The deal will produce more than the $1 billion in revenue and savings originally forecast, the executives said today.
``We were conservative in the estimates of the synergies,'' Steenland said on a conference call. ``As the process goes forward and gets more detailed, I'm highly confident that number will increase.''
The losses by Delta and Northwest pushed the first-quarter deficit among major U.S. carriers to $1.38 billion. US Airways Group Inc. will post a loss tomorrow, based on analysts' estimates, meaning the total for the eight biggest U.S. airlines probably will top the $1.4 billion projection of Merrill Lynch & Co. analyst Michael Linenberg.
Delta
Including a $6.1 billion non-cash cost linked to a drop in its market capitalization since emerging from bankruptcy, Delta's deficit was $6.39 billion, or $16.15 a share.
Delta's loss was driven by a jump of $585 million, or 50 percent, in spending on jet fuel, its largest cost. The price Delta paid per gallon climbed 48 percent to $2.85. Revenue rose 12 percent to $4.77 billion.
``There is no doubt that sustained high fuel prices are a serious threat to this industry,'' Chief Financial Officer Ed Bastian said on a conference call with analysts.
Without the bankruptcy-related cost, Delta's per-share loss exceeded the 51-cent average of 12 analyst estimates compiled by Bloomberg.
Delta said today it would remove as many as 70 regional jets from service by the end of 2008, up from 25 it announced last month and including more than 30 under contract with Mesa Air Group Inc. that Delta wants to terminate. It also is parking as many as 20 mainline jets, the same number announced in March.
That will leave Delta's capacity, including regional airline partners, unchanged from 2007. Capacity will drop as much as 8 percent in the U.S., while increasing as much as 16 percent in international markets. Delta is the third-largest U.S. carrier by traffic.
`Solid' Demand
Domestic travel demand remains ``solid,'' even as a slowing U.S. economy raises concern in the industry that corporate and leisure fliers may stay home, Bastian said.
The airline will continue to be ``aggressive'' in pruning flying as costs rise, Anderson said on the call.
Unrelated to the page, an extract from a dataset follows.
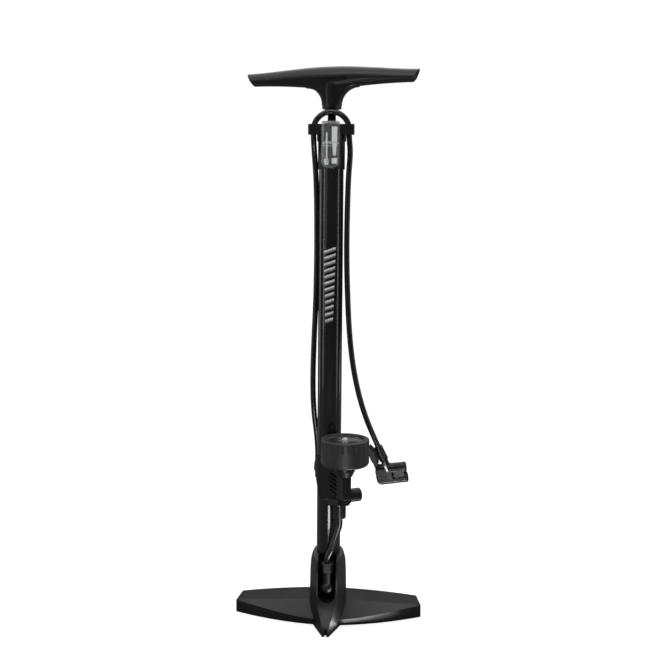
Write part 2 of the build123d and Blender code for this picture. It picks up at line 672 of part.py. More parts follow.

Delta has slowed international expansion plans ``slightly,'' said Glen Hauenstein, executive vice president of revenue management.
``What we're seeing is still very robust traffic and yields, but we're being cautious given the economic outlook and the fuel impact,'' he said.
Delta's cutbacks also include a plan announced in March to eliminate 2,000 non-pilot jobs in the U.S., or 3.6 percent of its workforce, through buyouts and voluntary retirements.
Northwest
Northwest's loss, including a $3.9 billion non-cash expense and other costs, was $4.1 billion, or $15.78 a share, the Eagan, Minnesota-based carrier said in a statement. Sales rose 8.8 percent to $3.13 billion.
Spending on jet fuel jumped 58 percent, to $1.11 billion, according to Northwest, the fifth-largest U.S. carrier by traffic.
Excluding the $3.9 billion charge, Northwest was expected to have a loss of 34 cents a share, the average of estimates from nine analysts compiled by Bloomberg. On that basis, and excluding a $13 million cost linked to fuel hedging, the loss was 73 cents.
Northwest's year-earlier net loss, when the company was still in bankruptcy protection, was $292 million.
Northwest earlier announced plans to trim domestic capacity by 5 percent after the summer travel season by removing as many as 20 planes from flying.
``We will be very aggressive and very focused with respect to making sure we do get costs out related to capacity reductions,'' Steenland said on Northwest's conference call.
The carrier today also said it will suspend cargo freighter service to Guangzhou, China, on July 1 and to Taipei on Aug. 1 to help improve profit. Separately, Northwest said it will increase its fuel surcharge for some domestic and international cargo shipments by 11 percent, effective May 1.